GR 130759; (June, 2003) (Digest)
G.R. No. 130759 ; June 20, 2003
ASIATRUST DEVELOPMENT BANK, Petitioner, vs. CONCEPTS TRADING CORPORATION, Respondent.
FACTS
In March 1986, respondent Concepts Trading Corporation obtained a ₱2,000,000 loan from petitioner Asiatrust Development Bank, secured by a promissory note with a 23% annual interest and a schedule of quarterly amortizations. The note contained an acceleration clause making the entire sum due upon default of any installment. After the respondent defaulted on payments due in August and November 1987, the petitioner demanded full payment. The parties subsequently entered into a Memorandum of Agreement (MOA) on March 30, 1988, wherein the respondent acknowledged the overdue loan and agreed to a new monthly installment scheme of ₱150,000, starting with an initial payment of ₱159,259.14. The MOA stipulated that default under this new mode would also automatically accelerate the entire obligation.

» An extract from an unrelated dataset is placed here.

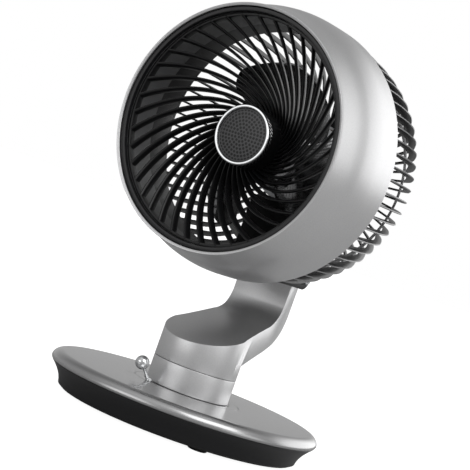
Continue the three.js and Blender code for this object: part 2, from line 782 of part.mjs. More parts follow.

The respondent complied by issuing post-dated checks for the first ten months (May 1988 to February 1989). However, when the petitioner later requested the next set of checks as per the MOA, the respondent failed to deliver them. The petitioner then sent a final demand for the full outstanding balance. The respondent filed a petition for declaratory relief, contending it was updated on payments with only a minimal balance left, while the petitioner claimed a much larger sum was owed, applying previous payments to penalties and interest first.
ISSUE
The primary issue is whether the Court of Appeals correctly affirmed the trial court’s computation of the respondent’s remaining loan balance and the deletion of penalty charges.
RULING
The Supreme Court denied the petition and affirmed the Court of Appeals’ decision. The legal logic centers on the interpretation of the MOA as a novation of the original loan terms. The MOA constituted a subsequent agreement that modified the original promissory note’s payment schedule. By its clear terms, the MOA established a new monthly amortization plan for the payment of the principal loan obligation. The petitioner’s argument that the respondent’s payments should be applied first to accrued penalties and interest, leaving the principal largely untouched, was rejected. The Court held that the monthly payments of ₱150,000 were intended for the satisfaction of the principal, as expressly stipulated in the MOA.
Furthermore, the Court upheld the deletion of the 36% per annum penalty charge. The MOA did not expressly reiterate this penalty; it only provided for acceleration upon default under the new payment mode. The imposition of such a high penalty was deemed unconscionable and contrary to principles of equity. The petitioner’s own statement of account was accorded little probative value, as it was inconsistent with the MOA’s terms and its witness’s testimony. The Court emphasized that it is not its function under a Rule 45 petition to re-evaluate the evidence, finding no reason to overturn the factual assessments of the lower courts.